— begin INFORMATION PROVIDED —

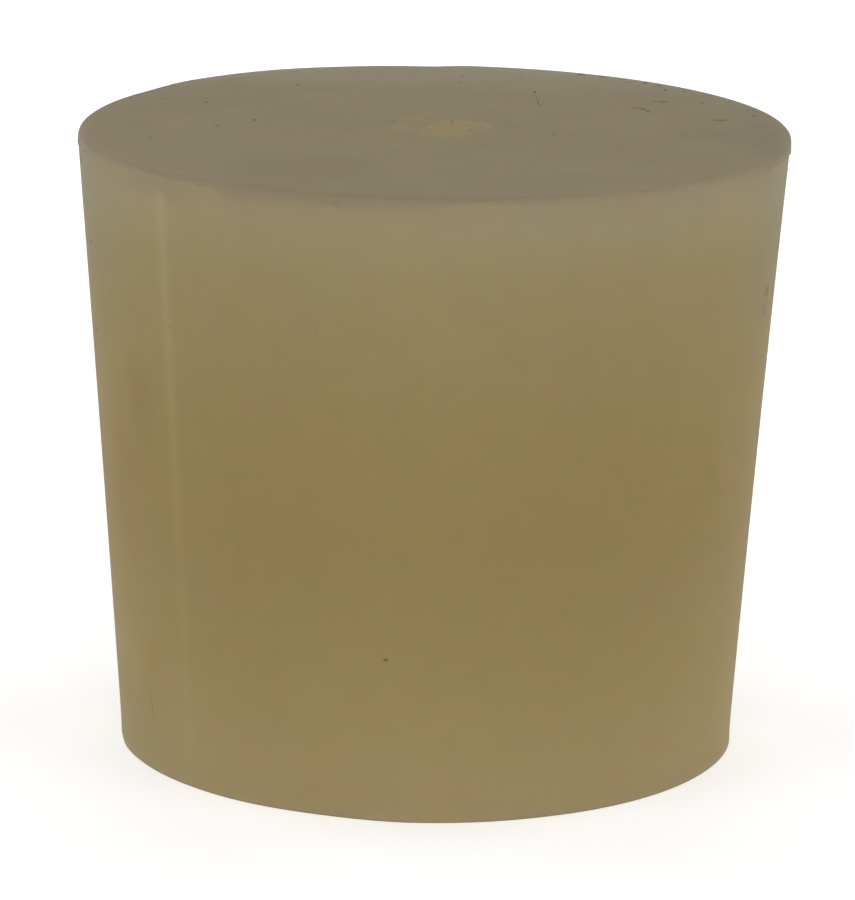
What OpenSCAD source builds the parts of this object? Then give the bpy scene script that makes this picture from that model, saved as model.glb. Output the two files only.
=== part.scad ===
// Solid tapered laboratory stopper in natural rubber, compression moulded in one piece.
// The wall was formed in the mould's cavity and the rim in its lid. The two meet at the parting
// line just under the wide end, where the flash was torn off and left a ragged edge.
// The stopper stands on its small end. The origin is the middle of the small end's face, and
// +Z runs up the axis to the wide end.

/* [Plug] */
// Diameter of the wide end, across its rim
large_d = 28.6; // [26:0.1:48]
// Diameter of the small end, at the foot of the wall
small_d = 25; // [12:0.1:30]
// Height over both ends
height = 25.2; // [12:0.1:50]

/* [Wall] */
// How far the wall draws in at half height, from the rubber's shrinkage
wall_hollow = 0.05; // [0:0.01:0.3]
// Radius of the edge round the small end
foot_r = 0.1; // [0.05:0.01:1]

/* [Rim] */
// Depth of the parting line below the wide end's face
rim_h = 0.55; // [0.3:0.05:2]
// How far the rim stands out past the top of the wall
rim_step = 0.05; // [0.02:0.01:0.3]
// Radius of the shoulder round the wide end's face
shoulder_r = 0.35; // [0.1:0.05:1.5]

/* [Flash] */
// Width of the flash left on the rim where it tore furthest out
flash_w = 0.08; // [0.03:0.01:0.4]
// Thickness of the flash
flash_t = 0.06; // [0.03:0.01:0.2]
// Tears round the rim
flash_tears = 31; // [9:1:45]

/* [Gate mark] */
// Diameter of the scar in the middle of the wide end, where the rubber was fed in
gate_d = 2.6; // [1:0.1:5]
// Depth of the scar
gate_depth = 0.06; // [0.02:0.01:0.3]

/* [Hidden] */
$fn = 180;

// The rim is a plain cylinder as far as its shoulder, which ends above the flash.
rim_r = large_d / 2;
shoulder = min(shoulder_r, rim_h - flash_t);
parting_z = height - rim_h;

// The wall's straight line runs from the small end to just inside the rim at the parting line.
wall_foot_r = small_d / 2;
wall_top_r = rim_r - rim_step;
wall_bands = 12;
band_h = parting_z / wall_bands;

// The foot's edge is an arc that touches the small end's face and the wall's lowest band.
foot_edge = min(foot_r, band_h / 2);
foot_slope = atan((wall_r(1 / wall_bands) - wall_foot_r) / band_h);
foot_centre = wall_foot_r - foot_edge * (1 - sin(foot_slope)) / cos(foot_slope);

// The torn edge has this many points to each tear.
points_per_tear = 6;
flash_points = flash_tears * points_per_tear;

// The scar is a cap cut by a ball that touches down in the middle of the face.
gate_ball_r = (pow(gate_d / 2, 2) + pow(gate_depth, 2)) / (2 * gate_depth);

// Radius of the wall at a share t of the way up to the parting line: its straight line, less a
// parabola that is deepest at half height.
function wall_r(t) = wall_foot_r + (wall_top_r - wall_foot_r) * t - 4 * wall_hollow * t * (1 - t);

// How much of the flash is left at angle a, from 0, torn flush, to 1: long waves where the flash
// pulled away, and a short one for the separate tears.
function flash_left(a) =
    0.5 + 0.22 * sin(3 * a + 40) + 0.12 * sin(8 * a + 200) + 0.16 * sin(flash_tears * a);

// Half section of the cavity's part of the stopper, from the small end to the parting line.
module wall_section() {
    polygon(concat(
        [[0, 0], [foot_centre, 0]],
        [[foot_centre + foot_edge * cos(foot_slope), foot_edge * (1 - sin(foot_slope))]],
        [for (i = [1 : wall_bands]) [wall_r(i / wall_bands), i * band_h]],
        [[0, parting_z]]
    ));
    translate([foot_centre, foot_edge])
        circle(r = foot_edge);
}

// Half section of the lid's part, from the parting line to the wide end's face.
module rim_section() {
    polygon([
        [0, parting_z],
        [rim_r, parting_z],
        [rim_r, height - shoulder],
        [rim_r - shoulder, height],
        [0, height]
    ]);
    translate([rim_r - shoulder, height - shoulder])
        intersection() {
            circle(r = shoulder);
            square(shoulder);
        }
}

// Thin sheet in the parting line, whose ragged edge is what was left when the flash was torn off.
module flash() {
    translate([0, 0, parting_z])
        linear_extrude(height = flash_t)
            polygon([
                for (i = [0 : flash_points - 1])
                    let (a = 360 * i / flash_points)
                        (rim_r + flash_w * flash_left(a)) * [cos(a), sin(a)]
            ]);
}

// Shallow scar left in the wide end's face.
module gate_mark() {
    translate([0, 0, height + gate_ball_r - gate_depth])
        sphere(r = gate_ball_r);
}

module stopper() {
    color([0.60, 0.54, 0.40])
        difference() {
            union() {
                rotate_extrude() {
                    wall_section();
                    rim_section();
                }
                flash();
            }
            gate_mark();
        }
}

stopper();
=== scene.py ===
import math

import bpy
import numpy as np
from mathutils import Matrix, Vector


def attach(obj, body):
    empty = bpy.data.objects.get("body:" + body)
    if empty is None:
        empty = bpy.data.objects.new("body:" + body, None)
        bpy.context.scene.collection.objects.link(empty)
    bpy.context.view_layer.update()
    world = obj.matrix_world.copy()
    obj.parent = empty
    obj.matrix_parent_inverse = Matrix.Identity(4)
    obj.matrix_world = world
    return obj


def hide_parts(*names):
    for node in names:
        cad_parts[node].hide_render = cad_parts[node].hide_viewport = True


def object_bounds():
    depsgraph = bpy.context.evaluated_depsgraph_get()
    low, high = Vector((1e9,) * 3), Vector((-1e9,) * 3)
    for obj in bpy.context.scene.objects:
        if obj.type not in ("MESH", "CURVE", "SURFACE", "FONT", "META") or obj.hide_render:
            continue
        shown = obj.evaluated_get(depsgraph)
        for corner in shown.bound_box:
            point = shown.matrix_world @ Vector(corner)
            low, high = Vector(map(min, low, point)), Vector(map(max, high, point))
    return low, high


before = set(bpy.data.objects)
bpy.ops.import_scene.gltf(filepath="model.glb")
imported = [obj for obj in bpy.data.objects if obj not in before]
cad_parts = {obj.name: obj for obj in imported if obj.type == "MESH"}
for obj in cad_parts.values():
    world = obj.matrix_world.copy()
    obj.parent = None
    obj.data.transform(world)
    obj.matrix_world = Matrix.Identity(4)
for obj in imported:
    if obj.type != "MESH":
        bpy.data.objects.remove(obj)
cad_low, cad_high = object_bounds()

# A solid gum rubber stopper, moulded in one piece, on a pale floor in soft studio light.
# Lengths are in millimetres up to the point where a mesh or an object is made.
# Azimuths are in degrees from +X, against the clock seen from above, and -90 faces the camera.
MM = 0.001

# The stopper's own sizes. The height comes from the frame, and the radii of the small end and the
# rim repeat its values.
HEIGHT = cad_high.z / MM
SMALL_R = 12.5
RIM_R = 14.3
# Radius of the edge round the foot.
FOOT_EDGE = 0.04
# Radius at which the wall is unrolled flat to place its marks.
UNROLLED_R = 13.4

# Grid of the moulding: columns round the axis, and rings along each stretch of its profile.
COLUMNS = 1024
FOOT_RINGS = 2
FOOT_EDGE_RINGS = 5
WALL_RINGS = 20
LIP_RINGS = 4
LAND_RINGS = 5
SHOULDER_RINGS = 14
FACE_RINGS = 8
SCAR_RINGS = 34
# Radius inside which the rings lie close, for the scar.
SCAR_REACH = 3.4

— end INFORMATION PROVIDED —

TASK DETAILS →
Everything from the line with "in the wide end's face." through the line with "low, high = Vector((1e9,)" is to be output exactly; leave out all other lines.

TASK ANSWER →
// Shallow scar left in the wide end's face.
module gate_mark() {
    translate([0, 0, height + gate_ball_r - gate_depth])
        sphere(r = gate_ball_r);
}

module stopper() {
    color([0.60, 0.54, 0.40])
        difference() {
            union() {
                rotate_extrude() {
                    wall_section();
                    rim_section();
                }
                flash();
            }
            gate_mark();
        }
}

stopper();
=== scene.py ===
import math

import bpy
import numpy as np
from mathutils import Matrix, Vector


def attach(obj, body):
    empty = bpy.data.objects.get("body:" + body)
    if empty is None:
        empty = bpy.data.objects.new("body:" + body, None)
        bpy.context.scene.collection.objects.link(empty)
    bpy.context.view_layer.update()
    world = obj.matrix_world.copy()
    obj.parent = empty
    obj.matrix_parent_inverse = Matrix.Identity(4)
    obj.matrix_world = world
    return obj


def hide_parts(*names):
    for node in names:
        cad_parts[node].hide_render = cad_parts[node].hide_viewport = True


def object_bounds():
    depsgraph = bpy.context.evaluated_depsgraph_get()
    low, high = Vector((1e9,) * 3), Vector((-1e9,) * 3)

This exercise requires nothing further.